> **DATA SHOWN**:
* * *
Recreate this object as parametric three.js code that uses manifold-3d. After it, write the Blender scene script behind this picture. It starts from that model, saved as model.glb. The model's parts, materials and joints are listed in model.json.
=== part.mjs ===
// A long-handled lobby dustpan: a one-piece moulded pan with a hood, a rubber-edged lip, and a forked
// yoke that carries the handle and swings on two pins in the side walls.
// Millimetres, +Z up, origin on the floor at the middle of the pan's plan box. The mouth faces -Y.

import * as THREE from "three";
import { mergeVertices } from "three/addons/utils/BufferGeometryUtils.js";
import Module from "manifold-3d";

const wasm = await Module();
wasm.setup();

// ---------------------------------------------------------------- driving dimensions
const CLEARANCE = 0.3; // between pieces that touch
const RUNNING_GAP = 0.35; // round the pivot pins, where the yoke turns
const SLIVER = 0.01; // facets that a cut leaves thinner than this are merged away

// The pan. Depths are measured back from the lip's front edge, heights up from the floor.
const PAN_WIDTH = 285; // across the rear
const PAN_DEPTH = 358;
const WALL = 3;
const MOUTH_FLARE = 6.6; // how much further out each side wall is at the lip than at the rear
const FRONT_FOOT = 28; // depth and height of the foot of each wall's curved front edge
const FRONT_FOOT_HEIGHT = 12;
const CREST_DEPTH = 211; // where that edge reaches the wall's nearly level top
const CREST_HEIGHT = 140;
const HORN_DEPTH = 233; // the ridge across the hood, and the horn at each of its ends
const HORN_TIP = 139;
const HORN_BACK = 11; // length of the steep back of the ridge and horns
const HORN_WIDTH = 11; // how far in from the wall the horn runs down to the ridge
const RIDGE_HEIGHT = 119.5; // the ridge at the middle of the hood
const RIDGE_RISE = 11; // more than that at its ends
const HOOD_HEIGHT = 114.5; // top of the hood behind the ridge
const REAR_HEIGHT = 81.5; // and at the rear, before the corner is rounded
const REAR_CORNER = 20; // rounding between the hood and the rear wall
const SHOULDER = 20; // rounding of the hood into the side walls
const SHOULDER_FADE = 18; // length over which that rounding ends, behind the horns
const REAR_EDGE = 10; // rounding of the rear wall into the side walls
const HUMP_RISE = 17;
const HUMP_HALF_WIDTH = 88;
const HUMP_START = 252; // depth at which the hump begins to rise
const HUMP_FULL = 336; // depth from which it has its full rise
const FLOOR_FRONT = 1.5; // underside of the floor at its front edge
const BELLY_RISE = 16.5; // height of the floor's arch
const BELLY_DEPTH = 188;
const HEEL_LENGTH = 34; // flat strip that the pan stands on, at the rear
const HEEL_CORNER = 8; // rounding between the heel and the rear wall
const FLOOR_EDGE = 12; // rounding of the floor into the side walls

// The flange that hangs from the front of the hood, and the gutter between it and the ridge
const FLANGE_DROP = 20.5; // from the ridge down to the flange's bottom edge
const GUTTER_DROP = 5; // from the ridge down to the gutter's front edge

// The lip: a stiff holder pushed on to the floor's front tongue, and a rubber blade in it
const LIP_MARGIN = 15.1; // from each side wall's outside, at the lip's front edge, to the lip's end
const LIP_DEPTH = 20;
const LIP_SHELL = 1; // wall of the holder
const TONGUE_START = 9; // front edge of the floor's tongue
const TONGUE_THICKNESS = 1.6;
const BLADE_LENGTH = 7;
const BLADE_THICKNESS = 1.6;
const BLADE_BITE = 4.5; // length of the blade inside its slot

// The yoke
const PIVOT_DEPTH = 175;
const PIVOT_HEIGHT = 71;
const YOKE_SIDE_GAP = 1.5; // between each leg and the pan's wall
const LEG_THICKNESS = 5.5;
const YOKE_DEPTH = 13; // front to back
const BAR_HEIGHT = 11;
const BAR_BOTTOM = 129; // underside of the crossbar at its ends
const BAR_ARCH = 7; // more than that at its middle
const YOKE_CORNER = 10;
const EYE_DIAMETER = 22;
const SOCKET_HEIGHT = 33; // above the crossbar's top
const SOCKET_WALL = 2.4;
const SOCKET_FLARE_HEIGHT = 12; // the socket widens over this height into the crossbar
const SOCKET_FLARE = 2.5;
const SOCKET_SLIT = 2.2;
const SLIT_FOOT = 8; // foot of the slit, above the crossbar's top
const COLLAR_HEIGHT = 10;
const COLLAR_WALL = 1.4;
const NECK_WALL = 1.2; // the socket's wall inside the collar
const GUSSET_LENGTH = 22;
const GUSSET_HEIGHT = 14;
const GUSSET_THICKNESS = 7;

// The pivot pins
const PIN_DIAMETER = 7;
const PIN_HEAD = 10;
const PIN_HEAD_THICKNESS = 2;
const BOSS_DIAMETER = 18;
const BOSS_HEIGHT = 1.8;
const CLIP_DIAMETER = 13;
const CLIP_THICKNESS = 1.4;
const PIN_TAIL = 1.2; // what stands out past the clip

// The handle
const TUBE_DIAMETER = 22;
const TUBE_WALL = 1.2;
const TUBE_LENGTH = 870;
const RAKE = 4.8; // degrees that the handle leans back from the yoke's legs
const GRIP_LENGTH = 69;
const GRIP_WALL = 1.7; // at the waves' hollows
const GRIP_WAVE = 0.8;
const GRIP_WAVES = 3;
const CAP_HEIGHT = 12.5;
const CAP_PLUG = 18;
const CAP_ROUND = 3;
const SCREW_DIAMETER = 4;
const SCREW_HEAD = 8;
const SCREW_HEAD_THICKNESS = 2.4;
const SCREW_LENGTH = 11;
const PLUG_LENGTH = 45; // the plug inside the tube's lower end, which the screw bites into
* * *
> **TASK REQUIREMENTS**: Take the material above and return all of it exactly.

> **EXERCISE RESPONSE**:
Recreate this object as parametric three.js code that uses manifold-3d. After it, write the Blender scene script behind this picture. It starts from that model, saved as model.glb. The model's parts, materials and joints are listed in model.json.
=== part.mjs ===
// A long-handled lobby dustpan: a one-piece moulded pan with a hood, a rubber-edged lip, and a forked
// yoke that carries the handle and swings on two pins in the side walls.
// Millimetres, +Z up, origin on the floor at the middle of the pan's plan box. The mouth faces -Y.

import * as THREE from "three";
import { mergeVertices } from "three/addons/utils/BufferGeometryUtils.js";
import Module from "manifold-3d";

const wasm = await Module();
wasm.setup();

// ---------------------------------------------------------------- driving dimensions
const CLEARANCE = 0.3; // between pieces that touch
const RUNNING_GAP = 0.35; // round the pivot pins, where the yoke turns
const SLIVER = 0.01; // facets that a cut leaves thinner than this are merged away

// The pan. Depths are measured back from the lip's front edge, heights up from the floor.
const PAN_WIDTH = 285; // across the rear
const PAN_DEPTH = 358;
const WALL = 3;
const MOUTH_FLARE = 6.6; // how much further out each side wall is at the lip than at the rear
const FRONT_FOOT = 28; // depth and height of the foot of each wall's curved front edge
const FRONT_FOOT_HEIGHT = 12;
const CREST_DEPTH = 211; // where that edge reaches the wall's nearly level top
const CREST_HEIGHT = 140;
const HORN_DEPTH = 233; // the ridge across the hood, and the horn at each of its ends
const HORN_TIP = 139;
const HORN_BACK = 11; // length of the steep back of the ridge and horns
const HORN_WIDTH = 11; // how far in from the wall the horn runs down to the ridge
const RIDGE_HEIGHT = 119.5; // the ridge at the middle of the hood
const RIDGE_RISE = 11; // more than that at its ends
const HOOD_HEIGHT = 114.5; // top of the hood behind the ridge
const REAR_HEIGHT = 81.5; // and at the rear, before the corner is rounded
const REAR_CORNER = 20; // rounding between the hood and the rear wall
const SHOULDER = 20; // rounding of the hood into the side walls
const SHOULDER_FADE = 18; // length over which that rounding ends, behind the horns
const REAR_EDGE = 10; // rounding of the rear wall into the side walls
const HUMP_RISE = 17;
const HUMP_HALF_WIDTH = 88;
const HUMP_START = 252; // depth at which the hump begins to rise
const HUMP_FULL = 336; // depth from which it has its full rise
const FLOOR_FRONT = 1.5; // underside of the floor at its front edge
const BELLY_RISE = 16.5; // height of the floor's arch
const BELLY_DEPTH = 188;
const HEEL_LENGTH = 34; // flat strip that the pan stands on, at the rear
const HEEL_CORNER = 8; // rounding between the heel and the rear wall
const FLOOR_EDGE = 12; // rounding of the floor into the side walls

// The flange that hangs from the front of the hood, and the gutter between it and the ridge
const FLANGE_DROP = 20.5; // from the ridge down to the flange's bottom edge
const GUTTER_DROP = 5; // from the ridge down to the gutter's front edge

// The lip: a stiff holder pushed on to the floor's front tongue, and a rubber blade in it
const LIP_MARGIN = 15.1; // from each side wall's outside, at the lip's front edge, to the lip's end
const LIP_DEPTH = 20;
const LIP_SHELL = 1; // wall of the holder
const TONGUE_START = 9; // front edge of the floor's tongue
const TONGUE_THICKNESS = 1.6;
const BLADE_LENGTH = 7;
const BLADE_THICKNESS = 1.6;
const BLADE_BITE = 4.5; // length of the blade inside its slot

// The yoke
const PIVOT_DEPTH = 175;
const PIVOT_HEIGHT = 71;
const YOKE_SIDE_GAP = 1.5; // between each leg and the pan's wall
const LEG_THICKNESS = 5.5;
const YOKE_DEPTH = 13; // front to back
const BAR_HEIGHT = 11;
const BAR_BOTTOM = 129; // underside of the crossbar at its ends
const BAR_ARCH = 7; // more than that at its middle
const YOKE_CORNER = 10;
const EYE_DIAMETER = 22;
const SOCKET_HEIGHT = 33; // above the crossbar's top
const SOCKET_WALL = 2.4;
const SOCKET_FLARE_HEIGHT = 12; // the socket widens over this height into the crossbar
const SOCKET_FLARE = 2.5;
const SOCKET_SLIT = 2.2;
const SLIT_FOOT = 8; // foot of the slit, above the crossbar's top
const COLLAR_HEIGHT = 10;
const COLLAR_WALL = 1.4;
const NECK_WALL = 1.2; // the socket's wall inside the collar
const GUSSET_LENGTH = 22;
const GUSSET_HEIGHT = 14;
const GUSSET_THICKNESS = 7;

// The pivot pins
const PIN_DIAMETER = 7;
const PIN_HEAD = 10;
const PIN_HEAD_THICKNESS = 2;
const BOSS_DIAMETER = 18;
const BOSS_HEIGHT = 1.8;
const CLIP_DIAMETER = 13;
const CLIP_THICKNESS = 1.4;
const PIN_TAIL = 1.2; // what stands out past the clip

// The handle
const TUBE_DIAMETER = 22;
const TUBE_WALL = 1.2;
const TUBE_LENGTH = 870;
const RAKE = 4.8; // degrees that the handle leans back from the yoke's legs
const GRIP_LENGTH = 69;
const GRIP_WALL = 1.7; // at the waves' hollows
const GRIP_WAVE = 0.8;
const GRIP_WAVES = 3;
const CAP_HEIGHT = 12.5;
const CAP_PLUG = 18;
const CAP_ROUND = 3;
const SCREW_DIAMETER = 4;
const SCREW_HEAD = 8;
const SCREW_HEAD_THICKNESS = 2.4;
const SCREW_LENGTH = 11;
const PLUG_LENGTH = 45; // the plug inside the tube's lower end, which the screw bites into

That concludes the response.